Data extracted from a collection

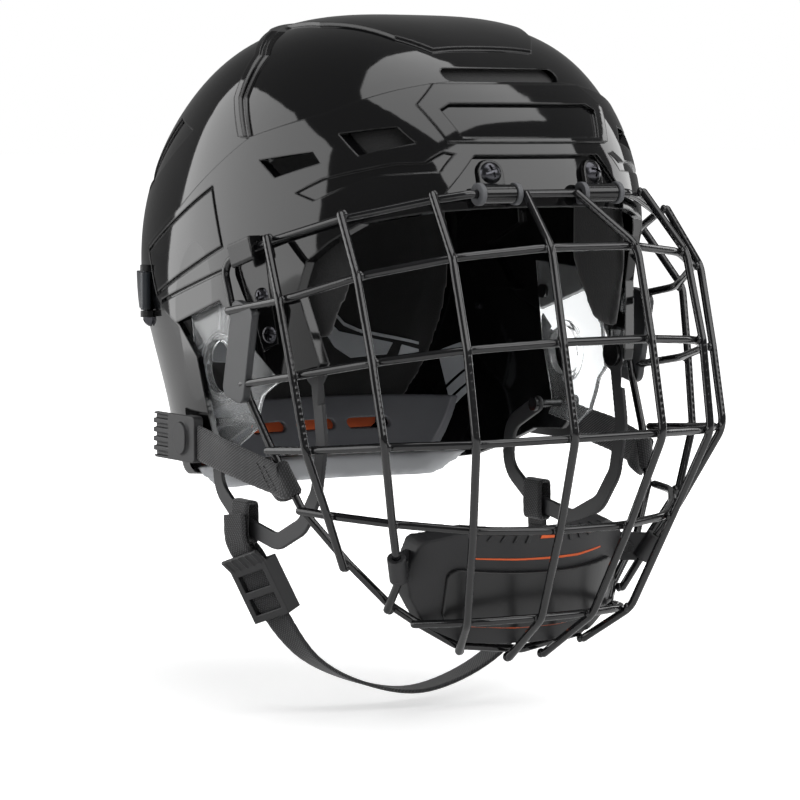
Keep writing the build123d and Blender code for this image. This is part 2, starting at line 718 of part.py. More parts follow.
def make_ear_slings():
    """Flexible loops below the ears and the studs that hold them."""
    band = flat_band(scaled(sling_shares), sling_bend, sling_width)
    sling = Plane.YZ.offset(-sling_out) * extrude(band, amount=sling_wall)
    middle = -sling_out + sling_wall / 2
    ring_back, ring_up = scaled(sling_shares)[0]
    end_back, end_up = scaled(sling_shares)[-1]
    sling += rod((middle, ring_back, ring_up), (1, 0, 0), sling_ring_d, sling_wall)
    sling -= rod((middle, ring_back, ring_up), (1, 0, 0), sling_ring_hole_d, overrun)
    sling -= rod((middle, end_back, end_up), (1, 0, 0), sling_end_hole_d, overrun)
    trim = side_rod(ring_back, ring_up, 2 * sling_ring_d) - skin(-shell_wall - seat_gap)
    sling -= trim
    inner = -sling_out + sling_wall
    studs = []
    for back, up, shank_d, head_d, wall in (
            (ring_back, ring_up, sling_stud_d, sling_stud_head_d, shell_wall),
            (end_back, end_up, ear_stud_d, ear_stud_head_d, ear_guard_out + ear_guard_wall)):
        shank = side_rod(back, up, shank_d) & box_between((-reach, -reach, -reach), (inner, reach, reach))
        head = rod((inner + sling_stud_head / 2, back, up), (1, 0, 0), head_d, sling_stud_head)
        studs.append((shank & skin(-wall)) + head)
    return {"ear_sling_right": sling, "ear_sling_left": mirrored(sling), "ear_sling_studs": pair(studs)}


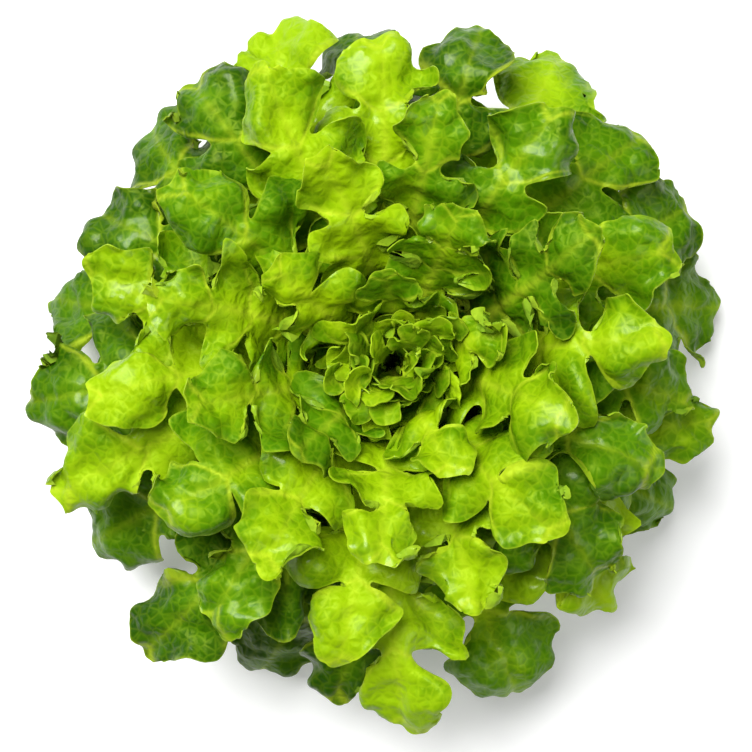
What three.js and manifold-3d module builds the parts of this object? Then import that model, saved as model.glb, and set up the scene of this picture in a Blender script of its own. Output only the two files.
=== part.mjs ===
// A whole head of green oak leaf lettuce, standing on the cut face of its stem.
// Millimetres, +Z up. The origin is the centre of the cut face. Every leaf grows from the
// stem's rounded crown, so each point of a leaf is placed by its distance from the crown's
// centre, its polar angle from +Z and its azimuth from +X, all angles in degrees.
import * as THREE from "three";
import { mergeVertices } from "three/addons/utils/BufferGeometryUtils.js";
import Module from "manifold-3d";

// Stem: a short stalk, cut flat below, with a rounded crown that carries the leaves.
const CROWN_HEIGHT = 14;
const CROWN_RADIUS = 18;
const CUT_RADIUS = 15;
const CUT_BEVEL = 1.2;
const CROWN_STEPS = 9;
const STEM_SIDES = 24;

// The leaves from the outermost in: azimuth of the tip, and how far the tip reaches from the
// stem's axis. Leaves that meet round the head sit at least four places apart in this order,
// so the outer one always hangs clear below the inner one.
const OUTER_LEAVES = [
  [10, 141], [96, 142], [169, 148], [247, 142], [333, 134], [61, 139], [135, 143], [211, 145],
  [290, 143], [28, 139], [109, 145], [186, 146], [260, 138], [350, 136], [75, 139], [153, 136],
  [229, 154], [312, 137], [42, 134], [126, 140], [202, 146], [272, 146],
];
const MIDDLE_LEAVES = [
  [352, 126], [92, 128], [163, 125], [235, 124], [313, 120], [22, 117], [114, 122], [187, 119],
  [260, 116], [338, 110], [57, 115], [141, 110], [213, 107], [287, 100], [6, 101], [80, 101],
  [165, 95], [238, 91], [314, 88], [34, 88], [110, 82], [192, 78], [266, 73], [342, 69],
];
const INNER_LEAVES = [[66, 62], [142, 56], [222, 50], [298, 45], [16, 39], [96, 34]];

// Attitude: polar angle of a tip, how far the leaf bends out on its way there, and how much
// lower the outer leaves are rooted. Pairs of values are for the innermost and outermost leaf.
const TIP_ANGLE = [18, 90];
const TIP_ANGLE_POWER = 0.82;
const RECURVE = [6, 27];
const RECURVE_GROWTH = 0.8;
const RECURVE_POWER = 3.4;
const ROOT_DROP = [0, 22];
const ROOT_DROP_POWER = 6;
const ROOT_GAP = 0.3;
const SIDE_BEND = 11;

// Blade: half its width across the widest lobes and at the root, and half its thickness.
const HALF_WIDTH = [16, 35];
const HALF_WIDTH_GROWTH = 0.55;
const ROOT_HALF_WIDTH = [3.4, 6];
const EDGE_HALF_THICKNESS = 0.36;
const RIB_HALF_THICKNESS = [0.51, 0.9];
const RIB_TAPER = 1.5;

// Lobes: how many to the leaf's length, where the bay below the end lobe is, how deep and how
// narrow the bays are, how the lobes bulge and sweep forward, and where the end lobe rounds.
const LOBES_PER_LENGTH = 4.4;
const LAST_BAY = 0.82;
const BAY_DEPTH = 0.62;
const BAY_SHARPNESS = 1.4;
const BAY_SHIFT = 0.09;
const LOBE_BULGE = 0.25;
const LOBE_SWEEP = 0.07;
const LOBE_SKEW = 0.04;
const CAP_START = 0.87;
const CAP_END_SHARE = 0.14;

// Relief, as an angle seen from the crown, for the innermost and outermost leaf.
const RUFFLES_PER_LOBE = 0.45;
const RUFFLE = [1.1, 3];
const RUFFLE_OFFSET = 2.5;
const RUFFLE_EDGE_POWER = 1.5;
const DROOP = [0.6, 2.4];
const LOBE_CURL = [0.5, 1.2];
const TWIST = [0.5, 1.2];

// How far each trait varies from leaf to leaf, as a share, or as a power for the lobes' pitch.
const WIDTH_RANGE = [0.9, 1.06];
const BAY_DEPTH_RANGE = [0.8, 1.1];
const RUFFLE_RANGE = [0.75, 1];
const DROOP_RANGE = [0.6, 1.4];
const LOBE_CURL_RANGE = [0.4, 1];
const LOBE_PITCH_RANGE = [0.86, 1.28];

// Where along a leaf, from 0 at the root to 1 at the tip, each feature fades in and out.
const LOBED_FROM = [0.1, 0.34];
const LOBED_TO = [0.93, 1];
const SWEPT_FROM = [0.15, 0.4];
const SWEPT_TO = [0.72, 0.92];
const SKEWED_FROM = [0.3, 0.6];
const SKEWED_TO = [0.85, 1];
const RUFFLED_FROM = [0.25, 0.85];
const TWISTED_FROM = [0.55, 1];
const DROOPED_FROM = [0.3, 0.8];

// Share of the full half width that a leaf has along its length, without its bays.
const ENVELOPE = [
  [0, 0],
  [0.16, 0.06],
  [0.46, 0.84],
  [0.7, 1],
  [0.88, 0.58],
  [1, 0.5],
];

// Stations along a leaf, close together at the bays and lobes, and lines across it.
const STATIONS = [
  0, 0.14, 0.24, 0.32, 0.366, 0.4, 0.44, 0.48, 0.525, 0.565, 0.593, 0.62, 0.66, 0.707, 0.755,
  0.79, 0.82, 0.85, 0.885, 0.925, 0.965, 1,
];
const ACROSS = [-1, 0, 1];
const NORMAL_STEP = 0.004;
const LEAST_RADIUS = 5;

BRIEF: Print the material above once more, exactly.

COMPLETE OUTPUT:
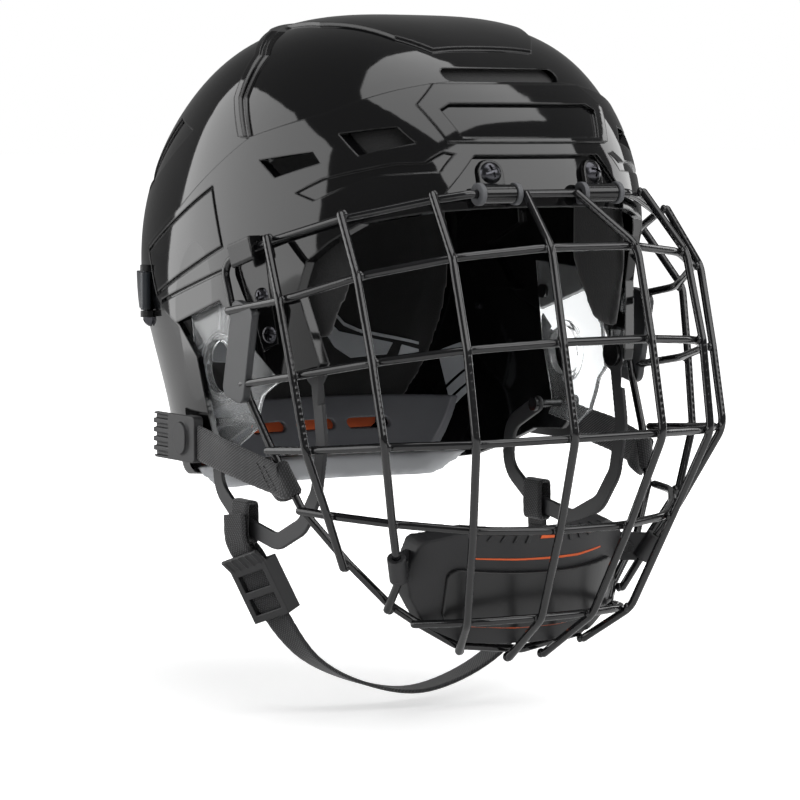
Keep writing the build123d and Blender code for this image. This is part 2, starting at line 718 of part.py. More parts follow.
def make_ear_slings():
    """Flexible loops below the ears and the studs that hold them."""
    band = flat_band(scaled(sling_shares), sling_bend, sling_width)
    sling = Plane.YZ.offset(-sling_out) * extrude(band, amount=sling_wall)
    middle = -sling_out + sling_wall / 2
    ring_back, ring_up = scaled(sling_shares)[0]
    end_back, end_up = scaled(sling_shares)[-1]
    sling += rod((middle, ring_back, ring_up), (1, 0, 0), sling_ring_d, sling_wall)
    sling -= rod((middle, ring_back, ring_up), (1, 0, 0), sling_ring_hole_d, overrun)
    sling -= rod((middle, end_back, end_up), (1, 0, 0), sling_end_hole_d, overrun)
    trim = side_rod(ring_back, ring_up, 2 * sling_ring_d) - skin(-shell_wall - seat_gap)
    sling -= trim
    inner = -sling_out + sling_wall
    studs = []
    for back, up, shank_d, head_d, wall in (
            (ring_back, ring_up, sling_stud_d, sling_stud_head_d, shell_wall),
            (end_back, end_up, ear_stud_d, ear_stud_head_d, ear_guard_out + ear_guard_wall)):
        shank = side_rod(back, up, shank_d) & box_between((-reach, -reach, -reach), (inner, reach, reach))
        head = rod((inner + sling_stud_head / 2, back, up), (1, 0, 0), head_d, sling_stud_head)
        studs.append((shank & skin(-wall)) + head)
    return {"ear_sling_right": sling, "ear_sling_left": mirrored(sling), "ear_sling_studs": pair(studs)}


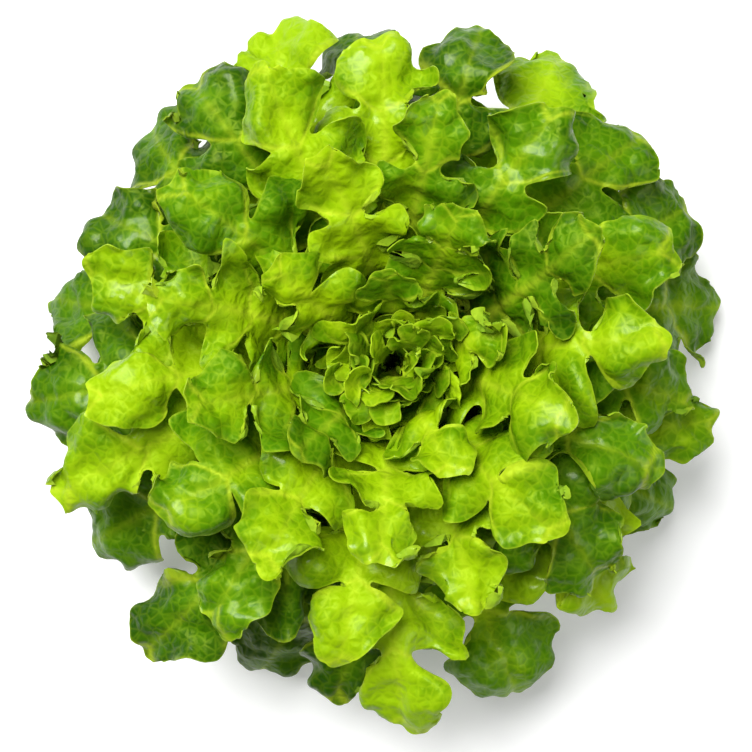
What three.js and manifold-3d module builds the parts of this object? Then import that model, saved as model.glb, and set up the scene of this picture in a Blender script of its own. Output only the two files.
=== part.mjs ===
// A whole head of green oak leaf lettuce, standing on the cut face of its stem.
// Millimetres, +Z up. The origin is the centre of the cut face. Every leaf grows from the
// stem's rounded crown, so each point of a leaf is placed by its distance from the crown's
// centre, its polar angle from +Z and its azimuth from +X, all angles in degrees.
import * as THREE from "three";
import { mergeVertices } from "three/addons/utils/BufferGeometryUtils.js";
import Module from "manifold-3d";

// Stem: a short stalk, cut flat below, with a rounded crown that carries the leaves.
const CROWN_HEIGHT = 14;
const CROWN_RADIUS = 18;
const CUT_RADIUS = 15;
const CUT_BEVEL = 1.2;
const CROWN_STEPS = 9;
const STEM_SIDES = 24;

// The leaves from the outermost in: azimuth of the tip, and how far the tip reaches from the
// stem's axis. Leaves that meet round the head sit at least four places apart in this order,
// so the outer one always hangs clear below the inner one.
const OUTER_LEAVES = [
  [10, 141], [96, 142], [169, 148], [247, 142], [333, 134], [61, 139], [135, 143], [211, 145],
  [290, 143], [28, 139], [109, 145], [186, 146], [260, 138], [350, 136], [75, 139], [153, 136],
  [229, 154], [312, 137], [42, 134], [126, 140], [202, 146], [272, 146],
];
const MIDDLE_LEAVES = [
  [352, 126], [92, 128], [163, 125], [235, 124], [313, 120], [22, 117], [114, 122], [187, 119],
  [260, 116], [338, 110], [57, 115], [141, 110], [213, 107], [287, 100], [6, 101], [80, 101],
  [165, 95], [238, 91], [314, 88], [34, 88], [110, 82], [192, 78], [266, 73], [342, 69],
];
const INNER_LEAVES = [[66, 62], [142, 56], [222, 50], [298, 45], [16, 39], [96, 34]];

// Attitude: polar angle of a tip, how far the leaf bends out on its way there, and how much
// lower the outer leaves are rooted. Pairs of values are for the innermost and outermost leaf.
const TIP_ANGLE = [18, 90];
const TIP_ANGLE_POWER = 0.82;
const RECURVE = [6, 27];
const RECURVE_GROWTH = 0.8;
const RECURVE_POWER = 3.4;
const ROOT_DROP = [0, 22];
const ROOT_DROP_POWER = 6;
const ROOT_GAP = 0.3;
const SIDE_BEND = 11;

// Blade: half its width across the widest lobes and at the root, and half its thickness.
const HALF_WIDTH = [16, 35];
const HALF_WIDTH_GROWTH = 0.55;
const ROOT_HALF_WIDTH = [3.4, 6];
const EDGE_HALF_THICKNESS = 0.36;
const RIB_HALF_THICKNESS = [0.51, 0.9];
const RIB_TAPER = 1.5;

// Lobes: how many to the leaf's length, where the bay below the end lobe is, how deep and how
// narrow the bays are, how the lobes bulge and sweep forward, and where the end lobe rounds.
const LOBES_PER_LENGTH = 4.4;
const LAST_BAY = 0.82;
const BAY_DEPTH = 0.62;
const BAY_SHARPNESS = 1.4;
const BAY_SHIFT = 0.09;
const LOBE_BULGE = 0.25;
const LOBE_SWEEP = 0.07;
const LOBE_SKEW = 0.04;
const CAP_START = 0.87;
const CAP_END_SHARE = 0.14;

// Relief, as an angle seen from the crown, for the innermost and outermost leaf.
const RUFFLES_PER_LOBE = 0.45;
const RUFFLE = [1.1, 3];
const RUFFLE_OFFSET = 2.5;
const RUFFLE_EDGE_POWER = 1.5;
const DROOP = [0.6, 2.4];
const LOBE_CURL = [0.5, 1.2];
const TWIST = [0.5, 1.2];

// How far each trait varies from leaf to leaf, as a share, or as a power for the lobes' pitch.
const WIDTH_RANGE = [0.9, 1.06];
const BAY_DEPTH_RANGE = [0.8, 1.1];
const RUFFLE_RANGE = [0.75, 1];
const DROOP_RANGE = [0.6, 1.4];
const LOBE_CURL_RANGE = [0.4, 1];
const LOBE_PITCH_RANGE = [0.86, 1.28];

// Where along a leaf, from 0 at the root to 1 at the tip, each feature fades in and out.
const LOBED_FROM = [0.1, 0.34];
const LOBED_TO = [0.93, 1];
const SWEPT_FROM = [0.15, 0.4];
const SWEPT_TO = [0.72, 0.92];
const SKEWED_FROM = [0.3, 0.6];
const SKEWED_TO = [0.85, 1];
const RUFFLED_FROM = [0.25, 0.85];
const TWISTED_FROM = [0.55, 1];
const DROOPED_FROM = [0.3, 0.8];

// Share of the full half width that a leaf has along its length, without its bays.
const ENVELOPE = [
  [0, 0],
  [0.16, 0.06],
  [0.46, 0.84],
  [0.7, 1],
  [0.88, 0.58],
  [1, 0.5],
];

// Stations along a leaf, close together at the bays and lobes, and lines across it.
const STATIONS = [
  0, 0.14, 0.24, 0.32, 0.366, 0.4, 0.44, 0.48, 0.525, 0.565, 0.593, 0.62, 0.66, 0.707, 0.755,
  0.79, 0.82, 0.85, 0.885, 0.925, 0.965, 1,
];
const ACROSS = [-1, 0, 1];
const NORMAL_STEP = 0.004;
const LEAST_RADIUS = 5;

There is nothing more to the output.